Data listing
-------------------------

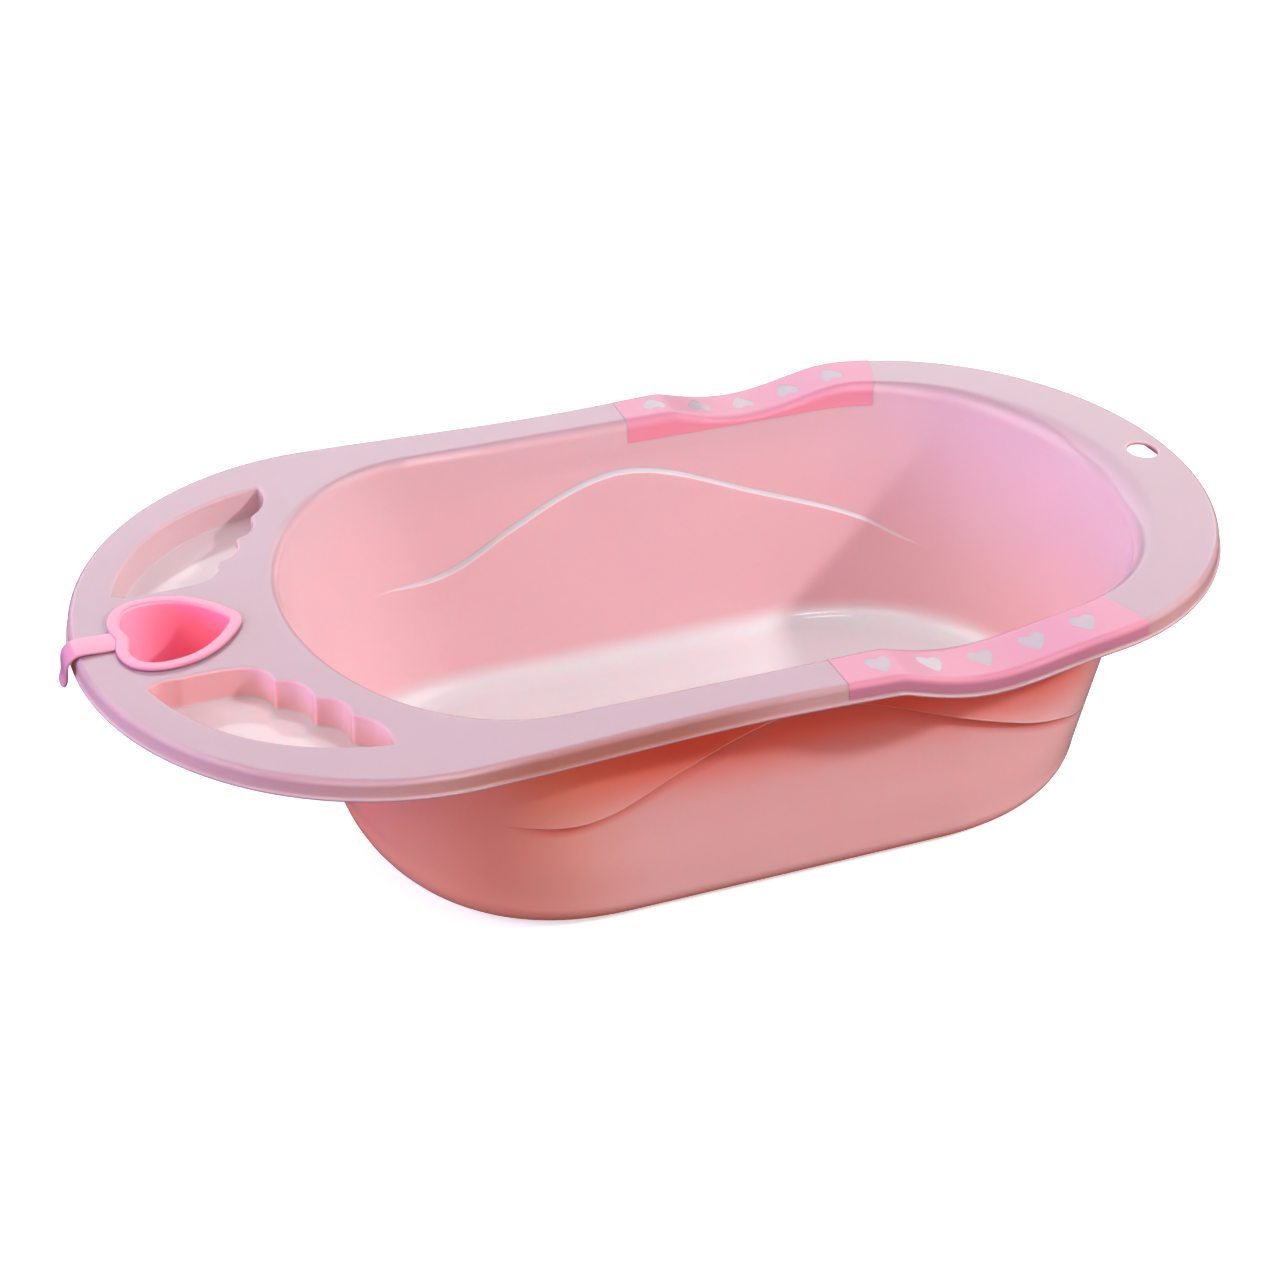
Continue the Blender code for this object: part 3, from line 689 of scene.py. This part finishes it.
def build_grip(side, name, material):
    """A soft sleeve over the rim with heart-shaped windows."""
    first, last = FOOT_STRETCHES, FOOT_STRETCHES + GRIP_STRETCHES
    cut = slice(first, last + 1)
    inner = (BASIN + BASIN_NORMALS * GRIP_LIFT)[GRIP_LINE:, cut]
    rim = rim_rows(GRIP_OUT)
    rim_normals = normals(rim)
    rim_normals[0] = (0, 0, 1)
    outer = (rim + rim_normals * GRIP_LIFT)[:, cut]
    sheet = Sheet()
    flip = np.array((1, side, 1))

    def strips(rows, zones):
        """Neighbouring rows joined by faces, on this grip's side."""
        made = [sheet.add(points * flip, zone) for points, zone in zip(rows, zones)]
        for low, high in zip(made, made[1:]):
            sheet.bridge(low, high, closed=False)
        return made

    in_zones = [mixed(INNER, PALE, float(smooth_step(i / GRIP_COLOUR_ROWS))) for i in range(len(inner))]
    out_zones = [mixed(PALE, OUTER, min(1, i / SKIRT_COLOUR_ROWS)) for i in range(len(outer))]
    deck_in = strips(inner, in_zones)[-1]
    deck_out = strips(outer, out_zones)[0]
    a = np.array([sheet.points[i] for i in deck_in])[:, :2]
    b = np.array([sheet.points[i] for i in deck_out])[:, :2]
    shares = (0.03, 0.12, 0.25, 0.38, 0.5, 0.62, 0.75, 0.88, 0.97)
    ends = []
    for end in (0, -1):
        points = [a[end] + (b[end] - a[end]) * share for share in shares]
        ends.append(sheet.add([(*p, RIM_HEIGHT - float(dip(p[0])) + GRIP_LIFT) for p in points], PALE))
    border = deck_out + ends[1][::-1] + deck_in[::-1] + ends[0]
    holes, spare = [], np.vstack([(a + (b - a) * share)[1:-1] for share in shares])
    for i in range(HEARTS):
        heart = heart_outline(FIRST_HEART_X + HEART_PITCH * i) * (1, side)
        holes.append(sheet.add(at_deck(heart, -GRIP_LIFT), PALE))
        spare = spare[~inside(spare, offset_outline(heart, 0.0006))]
    sheet.fill(border, holes, spare, lambda x, y: RIM_HEIGHT - dip(x) + GRIP_LIFT, PALE)
    return sheet.object(name, material, thickness=GRIP_THICK)


def build_hearts(side, name, material):
    """The tub's hearts that stand in the windows of a grip."""
    sheet = Sheet()
    for i in range(HEARTS):
        heart = heart_outline(FIRST_HEART_X + HEART_PITCH * i) * (1, side)
        centre = heart.mean(axis=0)
        rings = [at_deck(heart, HEART_SUNK)]
        rings += [at_deck(centre + (heart - centre) * share, -GRIP_LIFT) for share in (1.0, 0.8, 0.55, 0.3)]
        # Painted sheen: the hearts are painted a little paler than the deck, with a fifth of the ledge's
        # painted sheen.
        loops = sheet.loops(rings, [HEART_SHEEN] * len(rings))
        x, y = centre
        deck_z = RIM_HEIGHT - float(dip(x))
        sheet.fan(loops[-1], (x, y, deck_z + GRIP_LIFT), HEART_SHEEN)
        sheet.fan(loops[0], (x, y, deck_z - HEART_SUNK), PALE)
    return sheet.object(name, material)


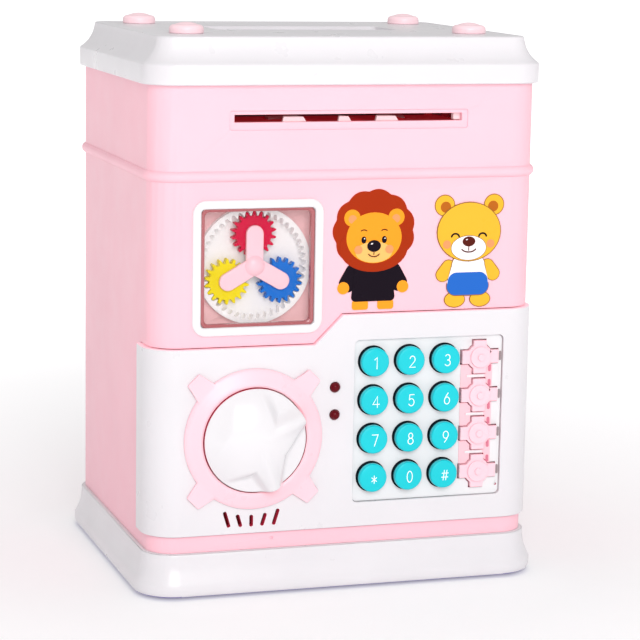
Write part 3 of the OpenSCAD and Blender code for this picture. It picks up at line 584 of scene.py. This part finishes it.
def knob():
    """A turned disc with a four-armed grip that flows out of it."""
    low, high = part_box("knob")
    axis = Vector(JOINTS["knob_turn"]["pos_m"])
    disc, face, crown = 16.0 * MM, -DOOR_FRONT + 2.75 * MM, -low.y
    shaft = 6.0 * MM
    bm = bmesh.new()
    around, out = 240, 40

    def height(r, a):
        """How far the knob stands out at radius r and angle a."""
        x, z = r * math.cos(a), r * math.sin(a)
        fall = 0.0
        for start, end, turn, apex, share, soft in RECESSES:
            at = math.radians(turn)
            apex_x, apex_z = apex * MM * math.cos(at), apex * MM * math.sin(at)
            inside = 99.0
            for bearing, side in ((start, 1), (end, -1)):
                b = math.radians(bearing)
                dx = disc * math.cos(b) - apex_x
                dz = disc * math.sin(b) - apex_z
                across = (dx * (z - apex_z) - dz * (x - apex_x)) / math.hypot(dx, dz)
                inside = min(inside, side * across)
            t = min(1.0, max(0.0, inside / (soft * MM) + 0.3))
            fall = max(fall, share * t * t * (3 - 2 * t))
        tip = max(
            math.exp(-(((math.degrees(a) - bearing + 180) % 360 - 180) / 13) ** 2)
            for bearing in GRIP_TIPS
        )
        dome = crown - (crown - face) * (r / disc) ** 2.4 * (1 - 0.7 * tip)
        return dome + (face - dome) * fall

    rings = [[bm.verts.new((axis.x, -crown, axis.z))]]
    for k in range(1, out + 1):
        r = (disc - 0.25 * MM) * k / out
        row = []
        for i in range(around):
            a = TAU * i / around
            place = (axis.x + r * math.cos(a), -height(r, a), axis.z + r * math.sin(a))
            row.append(bm.verts.new(place))
        rings.append(row)
    for drop, grow in ((0.1, 0.15), (0.3, 0.25)):
        row = []
        for i in range(around):
            a = TAU * i / around
            r = disc - 0.25 * MM + grow * MM
            y = -height(disc - 0.25 * MM, a) + drop * MM
            row.append(
                bm.verts.new((axis.x + r * math.cos(a), y, axis.z + r * math.sin(a)))
            )
        rings.append(row)
    rim = rings[-1]
    for r, y in (
        (disc, DOOR_FRONT - 0.3 * MM),
        (shaft, DOOR_FRONT - 0.3 * MM),
        (shaft, high.y),
    ):
        row = []
        for i in range(around):
            a = TAU * i / around
            row.append(
                bm.verts.new((axis.x + r * math.cos(a), y, axis.z + r * math.sin(a)))
            )
        rings.append(row)
    rings.append([bm.verts.new((axis.x, high.y, axis.z))])
    # the knob's side below its rim takes painted red shade, as the gap round the knob
    for a, b in zip(rings, rings[1:]):
        bridge(bm, a, b, around, int(a is rim))
    stand_in("knob", bm, [white_gloss, painted_red_gap_shade], 50)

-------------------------

* _Brief_
Reproduce the entire listing word for word.

* _Result of this exercise_
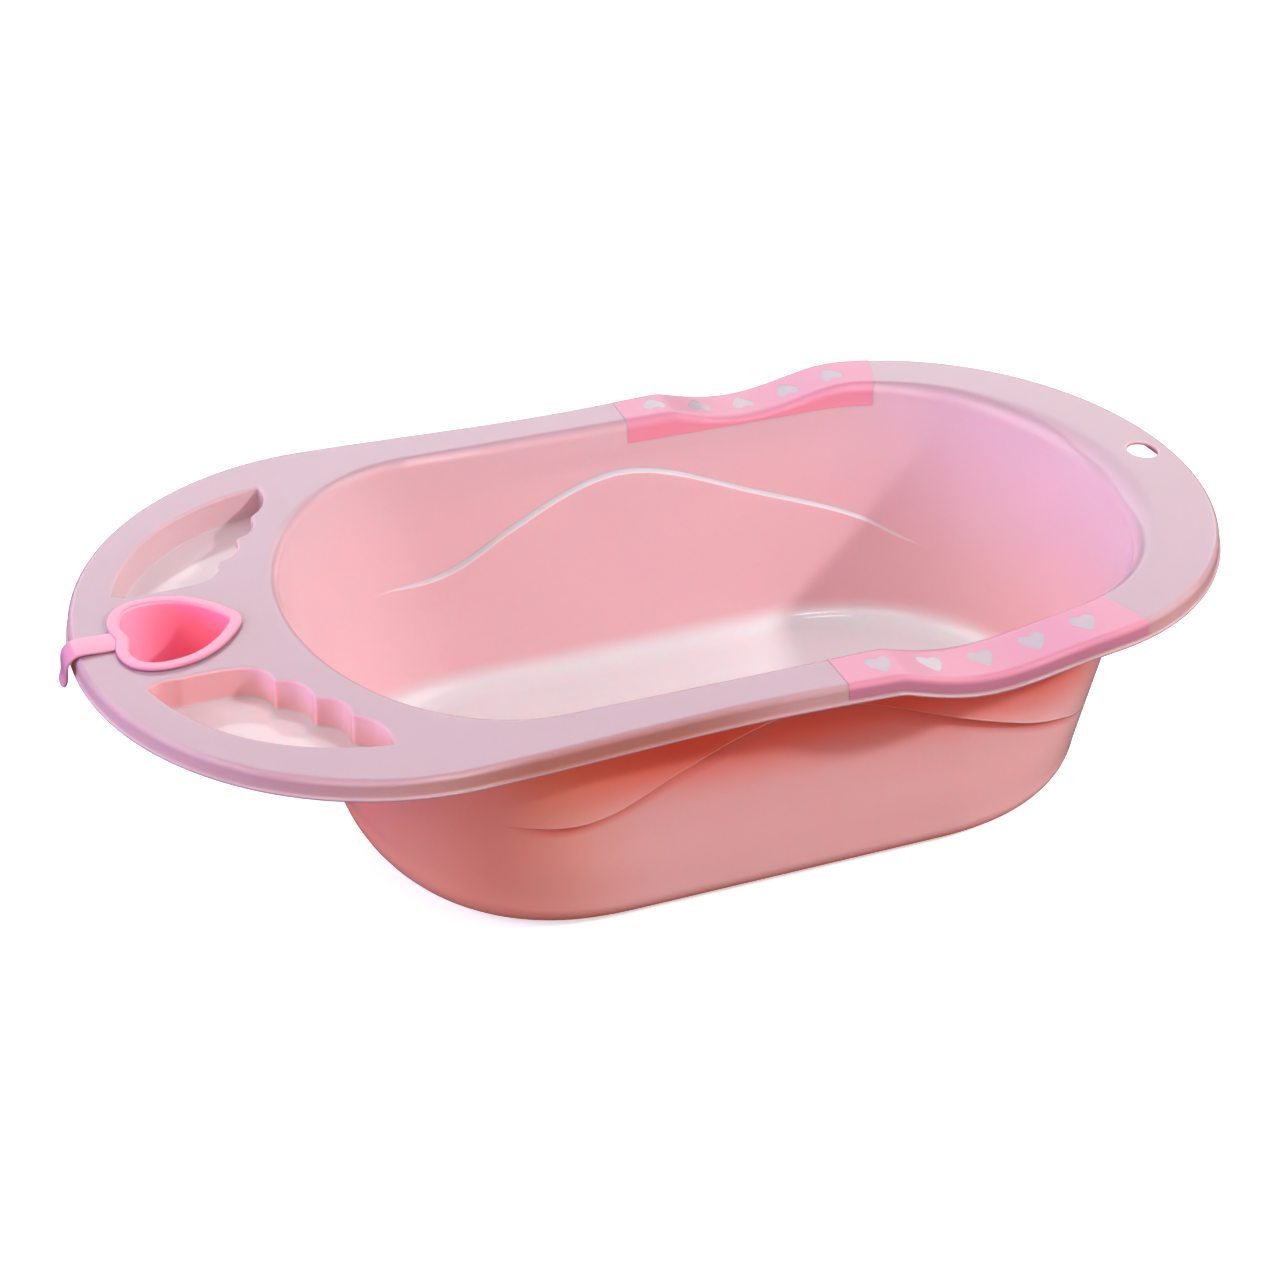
Continue the Blender code for this object: part 3, from line 689 of scene.py. This part finishes it.
def build_grip(side, name, material):
    """A soft sleeve over the rim with heart-shaped windows."""
    first, last = FOOT_STRETCHES, FOOT_STRETCHES + GRIP_STRETCHES
    cut = slice(first, last + 1)
    inner = (BASIN + BASIN_NORMALS * GRIP_LIFT)[GRIP_LINE:, cut]
    rim = rim_rows(GRIP_OUT)
    rim_normals = normals(rim)
    rim_normals[0] = (0, 0, 1)
    outer = (rim + rim_normals * GRIP_LIFT)[:, cut]
    sheet = Sheet()
    flip = np.array((1, side, 1))

    def strips(rows, zones):
        """Neighbouring rows joined by faces, on this grip's side."""
        made = [sheet.add(points * flip, zone) for points, zone in zip(rows, zones)]
        for low, high in zip(made, made[1:]):
            sheet.bridge(low, high, closed=False)
        return made

    in_zones = [mixed(INNER, PALE, float(smooth_step(i / GRIP_COLOUR_ROWS))) for i in range(len(inner))]
    out_zones = [mixed(PALE, OUTER, min(1, i / SKIRT_COLOUR_ROWS)) for i in range(len(outer))]
    deck_in = strips(inner, in_zones)[-1]
    deck_out = strips(outer, out_zones)[0]
    a = np.array([sheet.points[i] for i in deck_in])[:, :2]
    b = np.array([sheet.points[i] for i in deck_out])[:, :2]
    shares = (0.03, 0.12, 0.25, 0.38, 0.5, 0.62, 0.75, 0.88, 0.97)
    ends = []
    for end in (0, -1):
        points = [a[end] + (b[end] - a[end]) * share for share in shares]
        ends.append(sheet.add([(*p, RIM_HEIGHT - float(dip(p[0])) + GRIP_LIFT) for p in points], PALE))
    border = deck_out + ends[1][::-1] + deck_in[::-1] + ends[0]
    holes, spare = [], np.vstack([(a + (b - a) * share)[1:-1] for share in shares])
    for i in range(HEARTS):
        heart = heart_outline(FIRST_HEART_X + HEART_PITCH * i) * (1, side)
        holes.append(sheet.add(at_deck(heart, -GRIP_LIFT), PALE))
        spare = spare[~inside(spare, offset_outline(heart, 0.0006))]
    sheet.fill(border, holes, spare, lambda x, y: RIM_HEIGHT - dip(x) + GRIP_LIFT, PALE)
    return sheet.object(name, material, thickness=GRIP_THICK)


def build_hearts(side, name, material):
    """The tub's hearts that stand in the windows of a grip."""
    sheet = Sheet()
    for i in range(HEARTS):
        heart = heart_outline(FIRST_HEART_X + HEART_PITCH * i) * (1, side)
        centre = heart.mean(axis=0)
        rings = [at_deck(heart, HEART_SUNK)]
        rings += [at_deck(centre + (heart - centre) * share, -GRIP_LIFT) for share in (1.0, 0.8, 0.55, 0.3)]
        # Painted sheen: the hearts are painted a little paler than the deck, with a fifth of the ledge's
        # painted sheen.
        loops = sheet.loops(rings, [HEART_SHEEN] * len(rings))
        x, y = centre
        deck_z = RIM_HEIGHT - float(dip(x))
        sheet.fan(loops[-1], (x, y, deck_z + GRIP_LIFT), HEART_SHEEN)
        sheet.fan(loops[0], (x, y, deck_z - HEART_SUNK), PALE)
    return sheet.object(name, material)


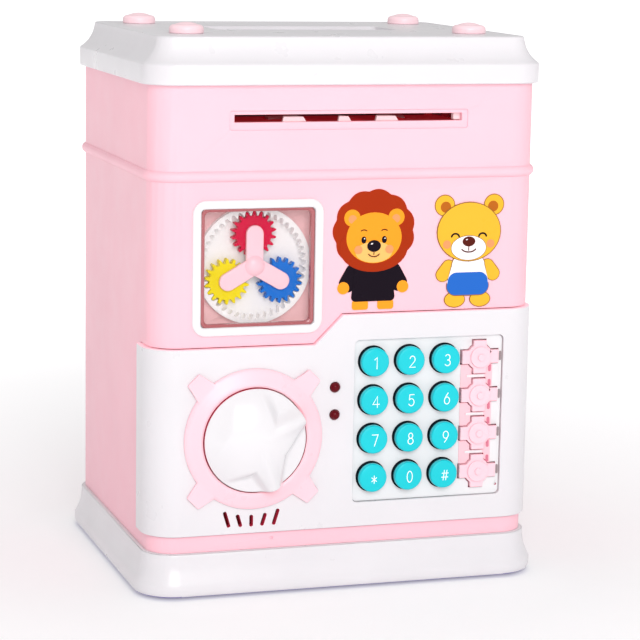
Write part 3 of the OpenSCAD and Blender code for this picture. It picks up at line 584 of scene.py. This part finishes it.
def knob():
    """A turned disc with a four-armed grip that flows out of it."""
    low, high = part_box("knob")
    axis = Vector(JOINTS["knob_turn"]["pos_m"])
    disc, face, crown = 16.0 * MM, -DOOR_FRONT + 2.75 * MM, -low.y
    shaft = 6.0 * MM
    bm = bmesh.new()
    around, out = 240, 40

    def height(r, a):
        """How far the knob stands out at radius r and angle a."""
        x, z = r * math.cos(a), r * math.sin(a)
        fall = 0.0
        for start, end, turn, apex, share, soft in RECESSES:
            at = math.radians(turn)
            apex_x, apex_z = apex * MM * math.cos(at), apex * MM * math.sin(at)
            inside = 99.0
            for bearing, side in ((start, 1), (end, -1)):
                b = math.radians(bearing)
                dx = disc * math.cos(b) - apex_x
                dz = disc * math.sin(b) - apex_z
                across = (dx * (z - apex_z) - dz * (x - apex_x)) / math.hypot(dx, dz)
                inside = min(inside, side * across)
            t = min(1.0, max(0.0, inside / (soft * MM) + 0.3))
            fall = max(fall, share * t * t * (3 - 2 * t))
        tip = max(
            math.exp(-(((math.degrees(a) - bearing + 180) % 360 - 180) / 13) ** 2)
            for bearing in GRIP_TIPS
        )
        dome = crown - (crown - face) * (r / disc) ** 2.4 * (1 - 0.7 * tip)
        return dome + (face - dome) * fall

    rings = [[bm.verts.new((axis.x, -crown, axis.z))]]
    for k in range(1, out + 1):
        r = (disc - 0.25 * MM) * k / out
        row = []
        for i in range(around):
            a = TAU * i / around
            place = (axis.x + r * math.cos(a), -height(r, a), axis.z + r * math.sin(a))
            row.append(bm.verts.new(place))
        rings.append(row)
    for drop, grow in ((0.1, 0.15), (0.3, 0.25)):
        row = []
        for i in range(around):
            a = TAU * i / around
            r = disc - 0.25 * MM + grow * MM
            y = -height(disc - 0.25 * MM, a) + drop * MM
            row.append(
                bm.verts.new((axis.x + r * math.cos(a), y, axis.z + r * math.sin(a)))
            )
        rings.append(row)
    rim = rings[-1]
    for r, y in (
        (disc, DOOR_FRONT - 0.3 * MM),
        (shaft, DOOR_FRONT - 0.3 * MM),
        (shaft, high.y),
    ):
        row = []
        for i in range(around):
            a = TAU * i / around
            row.append(
                bm.verts.new((axis.x + r * math.cos(a), y, axis.z + r * math.sin(a)))
            )
        rings.append(row)
    rings.append([bm.verts.new((axis.x, high.y, axis.z))])
    # the knob's side below its rim takes painted red shade, as the gap round the knob
    for a, b in zip(rings, rings[1:]):
        bridge(bm, a, b, around, int(a is rim))
    stand_in("knob", bm, [white_gloss, painted_red_gap_shade], 50)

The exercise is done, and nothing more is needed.